▸ **DATASET SECTION**:
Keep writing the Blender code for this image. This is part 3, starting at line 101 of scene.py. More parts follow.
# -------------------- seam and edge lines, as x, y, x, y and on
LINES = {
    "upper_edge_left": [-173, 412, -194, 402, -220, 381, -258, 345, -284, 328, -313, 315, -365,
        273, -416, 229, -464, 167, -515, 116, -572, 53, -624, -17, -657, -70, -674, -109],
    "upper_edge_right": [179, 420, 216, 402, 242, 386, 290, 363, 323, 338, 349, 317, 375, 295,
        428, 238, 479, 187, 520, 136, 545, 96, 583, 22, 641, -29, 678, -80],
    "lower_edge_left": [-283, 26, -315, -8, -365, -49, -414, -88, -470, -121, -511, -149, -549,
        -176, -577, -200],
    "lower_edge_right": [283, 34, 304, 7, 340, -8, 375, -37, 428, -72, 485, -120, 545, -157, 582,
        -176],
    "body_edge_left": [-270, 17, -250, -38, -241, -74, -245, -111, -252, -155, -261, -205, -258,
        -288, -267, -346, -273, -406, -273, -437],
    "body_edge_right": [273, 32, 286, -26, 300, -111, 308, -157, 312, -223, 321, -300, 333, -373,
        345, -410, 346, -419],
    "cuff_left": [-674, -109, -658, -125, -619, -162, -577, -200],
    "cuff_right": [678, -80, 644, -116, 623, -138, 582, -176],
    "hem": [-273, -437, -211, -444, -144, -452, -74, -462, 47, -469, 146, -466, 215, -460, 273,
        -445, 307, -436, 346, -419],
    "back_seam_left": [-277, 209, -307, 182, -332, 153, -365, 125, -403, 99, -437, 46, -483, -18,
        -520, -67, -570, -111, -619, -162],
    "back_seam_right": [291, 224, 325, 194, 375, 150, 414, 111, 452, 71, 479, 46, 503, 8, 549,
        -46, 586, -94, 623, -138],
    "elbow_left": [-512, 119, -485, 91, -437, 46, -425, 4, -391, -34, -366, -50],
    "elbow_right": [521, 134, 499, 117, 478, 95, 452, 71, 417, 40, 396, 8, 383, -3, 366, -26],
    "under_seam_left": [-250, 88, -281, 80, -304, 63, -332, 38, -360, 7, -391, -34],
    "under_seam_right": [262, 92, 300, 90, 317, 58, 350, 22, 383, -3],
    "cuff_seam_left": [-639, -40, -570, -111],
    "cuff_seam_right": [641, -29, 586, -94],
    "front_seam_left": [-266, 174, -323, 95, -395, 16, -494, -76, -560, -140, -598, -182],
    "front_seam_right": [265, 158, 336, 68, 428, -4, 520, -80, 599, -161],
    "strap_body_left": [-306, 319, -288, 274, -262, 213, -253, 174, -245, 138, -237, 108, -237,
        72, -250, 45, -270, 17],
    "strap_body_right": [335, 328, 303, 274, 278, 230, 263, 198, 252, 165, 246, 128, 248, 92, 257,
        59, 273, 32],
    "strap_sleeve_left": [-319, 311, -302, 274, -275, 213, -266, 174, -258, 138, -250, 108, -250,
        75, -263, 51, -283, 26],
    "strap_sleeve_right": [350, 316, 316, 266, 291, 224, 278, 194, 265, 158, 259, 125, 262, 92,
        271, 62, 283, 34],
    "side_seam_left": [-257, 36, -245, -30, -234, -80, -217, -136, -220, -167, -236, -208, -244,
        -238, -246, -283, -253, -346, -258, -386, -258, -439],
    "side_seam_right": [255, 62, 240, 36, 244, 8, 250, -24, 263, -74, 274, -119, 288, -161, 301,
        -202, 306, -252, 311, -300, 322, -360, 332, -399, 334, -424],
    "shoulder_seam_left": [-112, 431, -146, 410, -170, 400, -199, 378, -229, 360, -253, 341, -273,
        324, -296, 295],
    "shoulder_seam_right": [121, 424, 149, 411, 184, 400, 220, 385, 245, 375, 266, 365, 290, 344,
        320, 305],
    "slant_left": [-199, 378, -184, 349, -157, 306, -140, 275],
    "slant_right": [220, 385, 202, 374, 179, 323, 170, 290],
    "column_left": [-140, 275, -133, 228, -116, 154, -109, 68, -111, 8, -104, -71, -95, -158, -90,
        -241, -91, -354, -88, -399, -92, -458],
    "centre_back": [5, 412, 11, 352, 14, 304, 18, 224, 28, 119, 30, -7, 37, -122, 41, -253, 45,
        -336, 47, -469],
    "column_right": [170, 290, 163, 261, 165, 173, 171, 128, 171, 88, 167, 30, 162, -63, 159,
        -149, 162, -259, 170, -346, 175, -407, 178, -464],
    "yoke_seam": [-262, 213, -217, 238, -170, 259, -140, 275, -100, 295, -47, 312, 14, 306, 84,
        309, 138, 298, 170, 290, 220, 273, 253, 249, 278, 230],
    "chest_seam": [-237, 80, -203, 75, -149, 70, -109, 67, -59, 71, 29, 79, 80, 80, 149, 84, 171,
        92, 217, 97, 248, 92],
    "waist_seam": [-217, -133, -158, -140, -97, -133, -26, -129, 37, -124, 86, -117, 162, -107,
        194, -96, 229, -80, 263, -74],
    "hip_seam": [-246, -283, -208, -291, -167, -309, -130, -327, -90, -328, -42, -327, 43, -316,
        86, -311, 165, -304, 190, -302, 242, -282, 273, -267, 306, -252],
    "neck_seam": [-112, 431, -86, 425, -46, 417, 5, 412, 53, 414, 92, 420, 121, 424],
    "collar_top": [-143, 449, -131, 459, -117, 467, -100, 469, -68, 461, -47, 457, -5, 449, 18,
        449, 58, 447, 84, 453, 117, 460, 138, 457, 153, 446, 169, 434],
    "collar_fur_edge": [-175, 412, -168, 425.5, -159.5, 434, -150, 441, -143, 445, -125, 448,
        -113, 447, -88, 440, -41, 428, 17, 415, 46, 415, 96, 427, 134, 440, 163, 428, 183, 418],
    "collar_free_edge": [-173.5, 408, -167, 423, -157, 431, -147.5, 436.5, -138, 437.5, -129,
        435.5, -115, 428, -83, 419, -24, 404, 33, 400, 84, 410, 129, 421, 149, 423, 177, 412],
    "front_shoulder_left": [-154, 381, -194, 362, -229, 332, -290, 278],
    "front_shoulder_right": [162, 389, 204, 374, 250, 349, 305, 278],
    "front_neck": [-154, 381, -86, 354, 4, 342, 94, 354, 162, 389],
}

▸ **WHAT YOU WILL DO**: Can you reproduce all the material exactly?

▸ **CORRECT RESULT**:
Keep writing the Blender code for this image. This is part 3, starting at line 101 of scene.py. More parts follow.
# -------------------- seam and edge lines, as x, y, x, y and on
LINES = {
    "upper_edge_left": [-173, 412, -194, 402, -220, 381, -258, 345, -284, 328, -313, 315, -365,
        273, -416, 229, -464, 167, -515, 116, -572, 53, -624, -17, -657, -70, -674, -109],
    "upper_edge_right": [179, 420, 216, 402, 242, 386, 290, 363, 323, 338, 349, 317, 375, 295,
        428, 238, 479, 187, 520, 136, 545, 96, 583, 22, 641, -29, 678, -80],
    "lower_edge_left": [-283, 26, -315, -8, -365, -49, -414, -88, -470, -121, -511, -149, -549,
        -176, -577, -200],
    "lower_edge_right": [283, 34, 304, 7, 340, -8, 375, -37, 428, -72, 485, -120, 545, -157, 582,
        -176],
    "body_edge_left": [-270, 17, -250, -38, -241, -74, -245, -111, -252, -155, -261, -205, -258,
        -288, -267, -346, -273, -406, -273, -437],
    "body_edge_right": [273, 32, 286, -26, 300, -111, 308, -157, 312, -223, 321, -300, 333, -373,
        345, -410, 346, -419],
    "cuff_left": [-674, -109, -658, -125, -619, -162, -577, -200],
    "cuff_right": [678, -80, 644, -116, 623, -138, 582, -176],
    "hem": [-273, -437, -211, -444, -144, -452, -74, -462, 47, -469, 146, -466, 215, -460, 273,
        -445, 307, -436, 346, -419],
    "back_seam_left": [-277, 209, -307, 182, -332, 153, -365, 125, -403, 99, -437, 46, -483, -18,
        -520, -67, -570, -111, -619, -162],
    "back_seam_right": [291, 224, 325, 194, 375, 150, 414, 111, 452, 71, 479, 46, 503, 8, 549,
        -46, 586, -94, 623, -138],
    "elbow_left": [-512, 119, -485, 91, -437, 46, -425, 4, -391, -34, -366, -50],
    "elbow_right": [521, 134, 499, 117, 478, 95, 452, 71, 417, 40, 396, 8, 383, -3, 366, -26],
    "under_seam_left": [-250, 88, -281, 80, -304, 63, -332, 38, -360, 7, -391, -34],
    "under_seam_right": [262, 92, 300, 90, 317, 58, 350, 22, 383, -3],
    "cuff_seam_left": [-639, -40, -570, -111],
    "cuff_seam_right": [641, -29, 586, -94],
    "front_seam_left": [-266, 174, -323, 95, -395, 16, -494, -76, -560, -140, -598, -182],
    "front_seam_right": [265, 158, 336, 68, 428, -4, 520, -80, 599, -161],
    "strap_body_left": [-306, 319, -288, 274, -262, 213, -253, 174, -245, 138, -237, 108, -237,
        72, -250, 45, -270, 17],
    "strap_body_right": [335, 328, 303, 274, 278, 230, 263, 198, 252, 165, 246, 128, 248, 92, 257,
        59, 273, 32],
    "strap_sleeve_left": [-319, 311, -302, 274, -275, 213, -266, 174, -258, 138, -250, 108, -250,
        75, -263, 51, -283, 26],
    "strap_sleeve_right": [350, 316, 316, 266, 291, 224, 278, 194, 265, 158, 259, 125, 262, 92,
        271, 62, 283, 34],
    "side_seam_left": [-257, 36, -245, -30, -234, -80, -217, -136, -220, -167, -236, -208, -244,
        -238, -246, -283, -253, -346, -258, -386, -258, -439],
    "side_seam_right": [255, 62, 240, 36, 244, 8, 250, -24, 263, -74, 274, -119, 288, -161, 301,
        -202, 306, -252, 311, -300, 322, -360, 332, -399, 334, -424],
    "shoulder_seam_left": [-112, 431, -146, 410, -170, 400, -199, 378, -229, 360, -253, 341, -273,
        324, -296, 295],
    "shoulder_seam_right": [121, 424, 149, 411, 184, 400, 220, 385, 245, 375, 266, 365, 290, 344,
        320, 305],
    "slant_left": [-199, 378, -184, 349, -157, 306, -140, 275],
    "slant_right": [220, 385, 202, 374, 179, 323, 170, 290],
    "column_left": [-140, 275, -133, 228, -116, 154, -109, 68, -111, 8, -104, -71, -95, -158, -90,
        -241, -91, -354, -88, -399, -92, -458],
    "centre_back": [5, 412, 11, 352, 14, 304, 18, 224, 28, 119, 30, -7, 37, -122, 41, -253, 45,
        -336, 47, -469],
    "column_right": [170, 290, 163, 261, 165, 173, 171, 128, 171, 88, 167, 30, 162, -63, 159,
        -149, 162, -259, 170, -346, 175, -407, 178, -464],
    "yoke_seam": [-262, 213, -217, 238, -170, 259, -140, 275, -100, 295, -47, 312, 14, 306, 84,
        309, 138, 298, 170, 290, 220, 273, 253, 249, 278, 230],
    "chest_seam": [-237, 80, -203, 75, -149, 70, -109, 67, -59, 71, 29, 79, 80, 80, 149, 84, 171,
        92, 217, 97, 248, 92],
    "waist_seam": [-217, -133, -158, -140, -97, -133, -26, -129, 37, -124, 86, -117, 162, -107,
        194, -96, 229, -80, 263, -74],
    "hip_seam": [-246, -283, -208, -291, -167, -309, -130, -327, -90, -328, -42, -327, 43, -316,
        86, -311, 165, -304, 190, -302, 242, -282, 273, -267, 306, -252],
    "neck_seam": [-112, 431, -86, 425, -46, 417, 5, 412, 53, 414, 92, 420, 121, 424],
    "collar_top": [-143, 449, -131, 459, -117, 467, -100, 469, -68, 461, -47, 457, -5, 449, 18,
        449, 58, 447, 84, 453, 117, 460, 138, 457, 153, 446, 169, 434],
    "collar_fur_edge": [-175, 412, -168, 425.5, -159.5, 434, -150, 441, -143, 445, -125, 448,
        -113, 447, -88, 440, -41, 428, 17, 415, 46, 415, 96, 427, 134, 440, 163, 428, 183, 418],
    "collar_free_edge": [-173.5, 408, -167, 423, -157, 431, -147.5, 436.5, -138, 437.5, -129,
        435.5, -115, 428, -83, 419, -24, 404, 33, 400, 84, 410, 129, 421, 149, 423, 177, 412],
    "front_shoulder_left": [-154, 381, -194, 362, -229, 332, -290, 278],
    "front_shoulder_right": [162, 389, 204, 374, 250, 349, 305, 278],
    "front_neck": [-154, 381, -86, 354, 4, 342, 94, 354, 162, 389],
}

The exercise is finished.